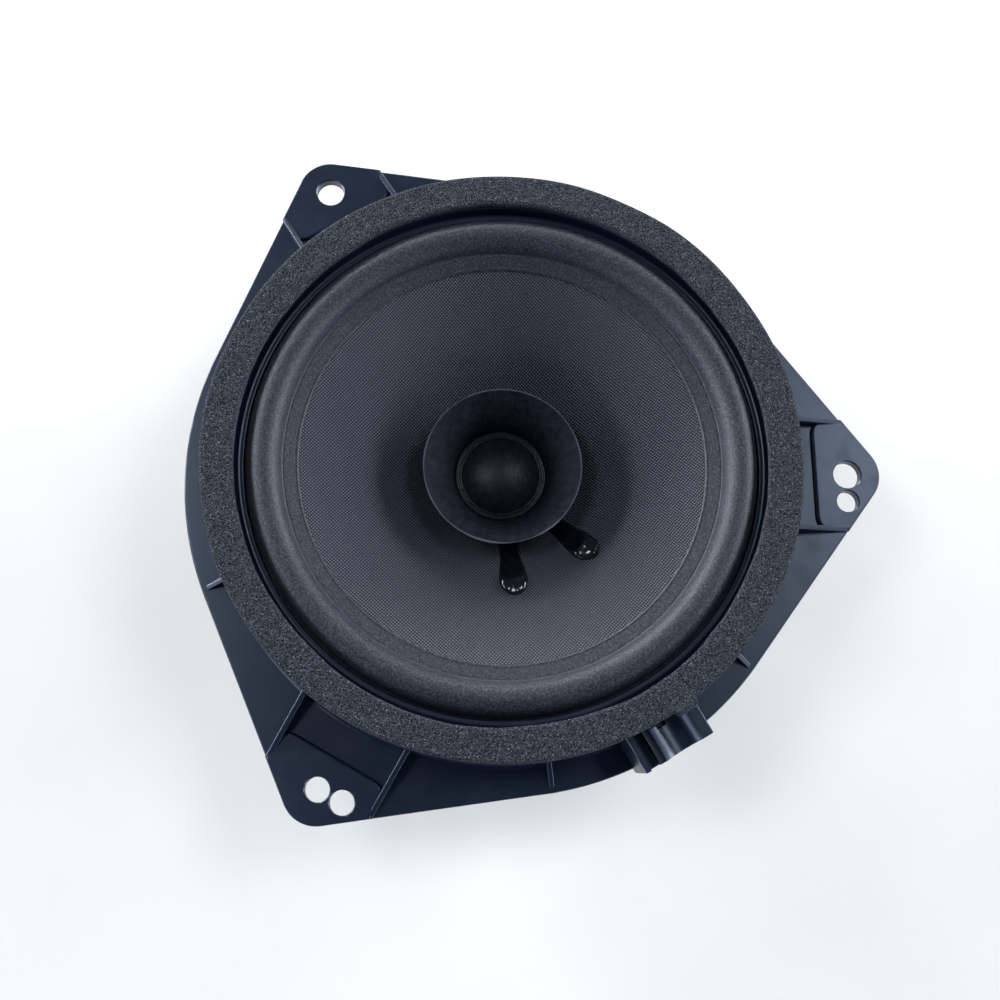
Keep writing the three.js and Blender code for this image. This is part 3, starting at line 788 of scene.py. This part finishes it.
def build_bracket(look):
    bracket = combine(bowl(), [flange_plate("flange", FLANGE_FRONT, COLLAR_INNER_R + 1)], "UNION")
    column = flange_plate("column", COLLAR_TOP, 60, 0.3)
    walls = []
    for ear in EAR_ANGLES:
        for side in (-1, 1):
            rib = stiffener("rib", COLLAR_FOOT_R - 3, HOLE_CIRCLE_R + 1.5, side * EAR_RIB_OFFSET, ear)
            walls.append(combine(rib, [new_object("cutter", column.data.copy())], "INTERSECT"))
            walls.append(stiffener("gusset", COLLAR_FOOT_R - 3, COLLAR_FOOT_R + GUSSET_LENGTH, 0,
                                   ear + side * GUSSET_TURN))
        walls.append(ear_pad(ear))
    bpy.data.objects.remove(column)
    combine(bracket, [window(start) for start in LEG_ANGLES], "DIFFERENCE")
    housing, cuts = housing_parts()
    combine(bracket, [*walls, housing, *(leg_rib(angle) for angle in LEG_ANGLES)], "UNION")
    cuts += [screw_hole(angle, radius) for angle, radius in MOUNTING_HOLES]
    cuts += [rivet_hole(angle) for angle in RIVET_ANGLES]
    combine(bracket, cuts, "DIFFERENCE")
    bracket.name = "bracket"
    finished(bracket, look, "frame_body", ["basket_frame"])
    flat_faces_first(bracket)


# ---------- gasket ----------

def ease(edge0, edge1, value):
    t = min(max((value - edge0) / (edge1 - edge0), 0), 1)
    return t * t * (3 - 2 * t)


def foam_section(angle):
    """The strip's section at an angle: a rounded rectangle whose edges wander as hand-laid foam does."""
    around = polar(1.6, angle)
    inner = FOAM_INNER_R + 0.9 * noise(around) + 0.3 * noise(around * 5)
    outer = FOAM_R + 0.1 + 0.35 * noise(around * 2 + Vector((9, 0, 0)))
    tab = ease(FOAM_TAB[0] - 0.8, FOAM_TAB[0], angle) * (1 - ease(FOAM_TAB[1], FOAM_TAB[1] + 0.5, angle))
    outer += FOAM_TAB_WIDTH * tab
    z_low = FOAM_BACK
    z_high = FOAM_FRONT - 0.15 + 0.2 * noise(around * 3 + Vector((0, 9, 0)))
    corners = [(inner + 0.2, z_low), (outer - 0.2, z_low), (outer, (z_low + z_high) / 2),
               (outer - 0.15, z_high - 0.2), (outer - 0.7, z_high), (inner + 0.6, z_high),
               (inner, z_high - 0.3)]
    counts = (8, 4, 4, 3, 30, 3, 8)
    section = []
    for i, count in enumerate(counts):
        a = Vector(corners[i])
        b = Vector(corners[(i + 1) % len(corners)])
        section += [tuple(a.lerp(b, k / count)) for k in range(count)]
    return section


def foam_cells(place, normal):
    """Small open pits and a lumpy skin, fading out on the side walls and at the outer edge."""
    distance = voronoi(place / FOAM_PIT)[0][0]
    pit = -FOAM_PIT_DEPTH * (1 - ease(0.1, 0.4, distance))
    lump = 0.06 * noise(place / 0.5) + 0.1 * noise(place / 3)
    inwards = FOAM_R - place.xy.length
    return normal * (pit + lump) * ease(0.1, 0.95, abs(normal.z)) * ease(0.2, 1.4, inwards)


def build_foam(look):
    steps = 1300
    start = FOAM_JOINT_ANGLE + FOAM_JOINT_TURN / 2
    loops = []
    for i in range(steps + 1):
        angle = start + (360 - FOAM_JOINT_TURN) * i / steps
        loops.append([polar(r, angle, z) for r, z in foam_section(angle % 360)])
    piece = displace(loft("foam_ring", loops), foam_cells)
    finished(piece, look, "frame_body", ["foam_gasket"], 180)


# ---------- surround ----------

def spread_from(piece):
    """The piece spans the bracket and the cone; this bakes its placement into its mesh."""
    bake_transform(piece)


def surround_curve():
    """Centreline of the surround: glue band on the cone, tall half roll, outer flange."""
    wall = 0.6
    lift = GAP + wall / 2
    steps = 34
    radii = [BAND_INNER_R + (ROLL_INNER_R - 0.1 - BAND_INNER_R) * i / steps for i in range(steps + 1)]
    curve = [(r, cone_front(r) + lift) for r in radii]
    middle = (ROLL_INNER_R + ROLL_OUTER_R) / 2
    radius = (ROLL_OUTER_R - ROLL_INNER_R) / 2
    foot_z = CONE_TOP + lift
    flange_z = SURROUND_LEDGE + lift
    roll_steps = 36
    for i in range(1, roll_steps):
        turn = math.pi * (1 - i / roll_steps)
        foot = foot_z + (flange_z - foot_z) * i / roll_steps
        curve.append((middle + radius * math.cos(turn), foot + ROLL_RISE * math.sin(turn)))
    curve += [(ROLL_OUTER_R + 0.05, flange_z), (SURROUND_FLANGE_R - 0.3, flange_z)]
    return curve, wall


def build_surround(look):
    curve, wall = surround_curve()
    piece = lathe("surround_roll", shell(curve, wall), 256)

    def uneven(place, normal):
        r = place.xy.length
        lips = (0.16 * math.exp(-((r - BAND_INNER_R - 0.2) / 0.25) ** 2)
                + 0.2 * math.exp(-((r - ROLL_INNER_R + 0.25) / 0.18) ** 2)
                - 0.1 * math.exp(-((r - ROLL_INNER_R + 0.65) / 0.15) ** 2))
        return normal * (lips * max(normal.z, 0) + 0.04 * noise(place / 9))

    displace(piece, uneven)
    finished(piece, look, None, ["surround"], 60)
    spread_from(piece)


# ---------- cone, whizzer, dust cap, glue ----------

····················

Copy out the data shown above without altering anything.

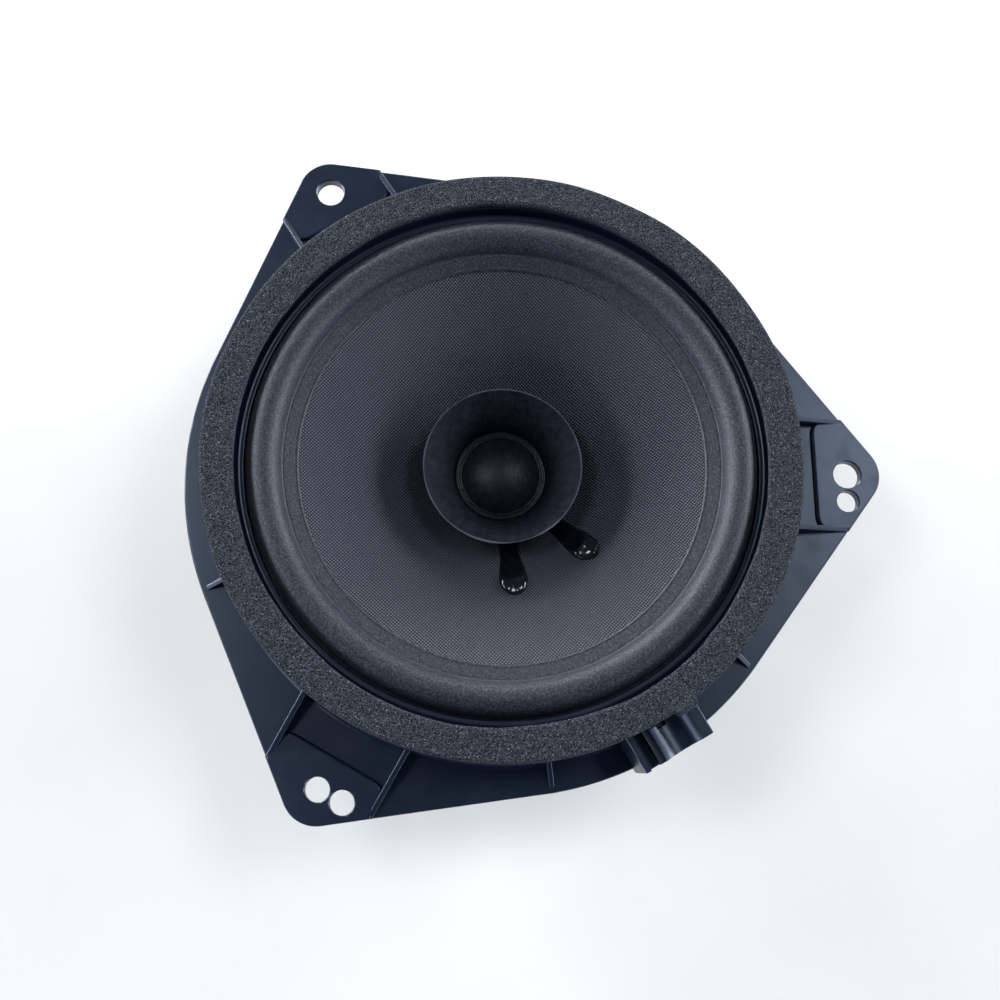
Keep writing the three.js and Blender code for this image. This is part 3, starting at line 788 of scene.py. This part finishes it.
def build_bracket(look):
    bracket = combine(bowl(), [flange_plate("flange", FLANGE_FRONT, COLLAR_INNER_R + 1)], "UNION")
    column = flange_plate("column", COLLAR_TOP, 60, 0.3)
    walls = []
    for ear in EAR_ANGLES:
        for side in (-1, 1):
            rib = stiffener("rib", COLLAR_FOOT_R - 3, HOLE_CIRCLE_R + 1.5, side * EAR_RIB_OFFSET, ear)
            walls.append(combine(rib, [new_object("cutter", column.data.copy())], "INTERSECT"))
            walls.append(stiffener("gusset", COLLAR_FOOT_R - 3, COLLAR_FOOT_R + GUSSET_LENGTH, 0,
                                   ear + side * GUSSET_TURN))
        walls.append(ear_pad(ear))
    bpy.data.objects.remove(column)
    combine(bracket, [window(start) for start in LEG_ANGLES], "DIFFERENCE")
    housing, cuts = housing_parts()
    combine(bracket, [*walls, housing, *(leg_rib(angle) for angle in LEG_ANGLES)], "UNION")
    cuts += [screw_hole(angle, radius) for angle, radius in MOUNTING_HOLES]
    cuts += [rivet_hole(angle) for angle in RIVET_ANGLES]
    combine(bracket, cuts, "DIFFERENCE")
    bracket.name = "bracket"
    finished(bracket, look, "frame_body", ["basket_frame"])
    flat_faces_first(bracket)


# ---------- gasket ----------

def ease(edge0, edge1, value):
    t = min(max((value - edge0) / (edge1 - edge0), 0), 1)
    return t * t * (3 - 2 * t)


def foam_section(angle):
    """The strip's section at an angle: a rounded rectangle whose edges wander as hand-laid foam does."""
    around = polar(1.6, angle)
    inner = FOAM_INNER_R + 0.9 * noise(around) + 0.3 * noise(around * 5)
    outer = FOAM_R + 0.1 + 0.35 * noise(around * 2 + Vector((9, 0, 0)))
    tab = ease(FOAM_TAB[0] - 0.8, FOAM_TAB[0], angle) * (1 - ease(FOAM_TAB[1], FOAM_TAB[1] + 0.5, angle))
    outer += FOAM_TAB_WIDTH * tab
    z_low = FOAM_BACK
    z_high = FOAM_FRONT - 0.15 + 0.2 * noise(around * 3 + Vector((0, 9, 0)))
    corners = [(inner + 0.2, z_low), (outer - 0.2, z_low), (outer, (z_low + z_high) / 2),
               (outer - 0.15, z_high - 0.2), (outer - 0.7, z_high), (inner + 0.6, z_high),
               (inner, z_high - 0.3)]
    counts = (8, 4, 4, 3, 30, 3, 8)
    section = []
    for i, count in enumerate(counts):
        a = Vector(corners[i])
        b = Vector(corners[(i + 1) % len(corners)])
        section += [tuple(a.lerp(b, k / count)) for k in range(count)]
    return section


def foam_cells(place, normal):
    """Small open pits and a lumpy skin, fading out on the side walls and at the outer edge."""
    distance = voronoi(place / FOAM_PIT)[0][0]
    pit = -FOAM_PIT_DEPTH * (1 - ease(0.1, 0.4, distance))
    lump = 0.06 * noise(place / 0.5) + 0.1 * noise(place / 3)
    inwards = FOAM_R - place.xy.length
    return normal * (pit + lump) * ease(0.1, 0.95, abs(normal.z)) * ease(0.2, 1.4, inwards)


def build_foam(look):
    steps = 1300
    start = FOAM_JOINT_ANGLE + FOAM_JOINT_TURN / 2
    loops = []
    for i in range(steps + 1):
        angle = start + (360 - FOAM_JOINT_TURN) * i / steps
        loops.append([polar(r, angle, z) for r, z in foam_section(angle % 360)])
    piece = displace(loft("foam_ring", loops), foam_cells)
    finished(piece, look, "frame_body", ["foam_gasket"], 180)


# ---------- surround ----------

def spread_from(piece):
    """The piece spans the bracket and the cone; this bakes its placement into its mesh."""
    bake_transform(piece)


def surround_curve():
    """Centreline of the surround: glue band on the cone, tall half roll, outer flange."""
    wall = 0.6
    lift = GAP + wall / 2
    steps = 34
    radii = [BAND_INNER_R + (ROLL_INNER_R - 0.1 - BAND_INNER_R) * i / steps for i in range(steps + 1)]
    curve = [(r, cone_front(r) + lift) for r in radii]
    middle = (ROLL_INNER_R + ROLL_OUTER_R) / 2
    radius = (ROLL_OUTER_R - ROLL_INNER_R) / 2
    foot_z = CONE_TOP + lift
    flange_z = SURROUND_LEDGE + lift
    roll_steps = 36
    for i in range(1, roll_steps):
        turn = math.pi * (1 - i / roll_steps)
        foot = foot_z + (flange_z - foot_z) * i / roll_steps
        curve.append((middle + radius * math.cos(turn), foot + ROLL_RISE * math.sin(turn)))
    curve += [(ROLL_OUTER_R + 0.05, flange_z), (SURROUND_FLANGE_R - 0.3, flange_z)]
    return curve, wall


def build_surround(look):
    curve, wall = surround_curve()
    piece = lathe("surround_roll", shell(curve, wall), 256)

    def uneven(place, normal):
        r = place.xy.length
        lips = (0.16 * math.exp(-((r - BAND_INNER_R - 0.2) / 0.25) ** 2)
                + 0.2 * math.exp(-((r - ROLL_INNER_R + 0.25) / 0.18) ** 2)
                - 0.1 * math.exp(-((r - ROLL_INNER_R + 0.65) / 0.15) ** 2))
        return normal * (lips * max(normal.z, 0) + 0.04 * noise(place / 9))

    displace(piece, uneven)
    finished(piece, look, None, ["surround"], 60)
    spread_from(piece)


# ---------- cone, whizzer, dust cap, glue ----------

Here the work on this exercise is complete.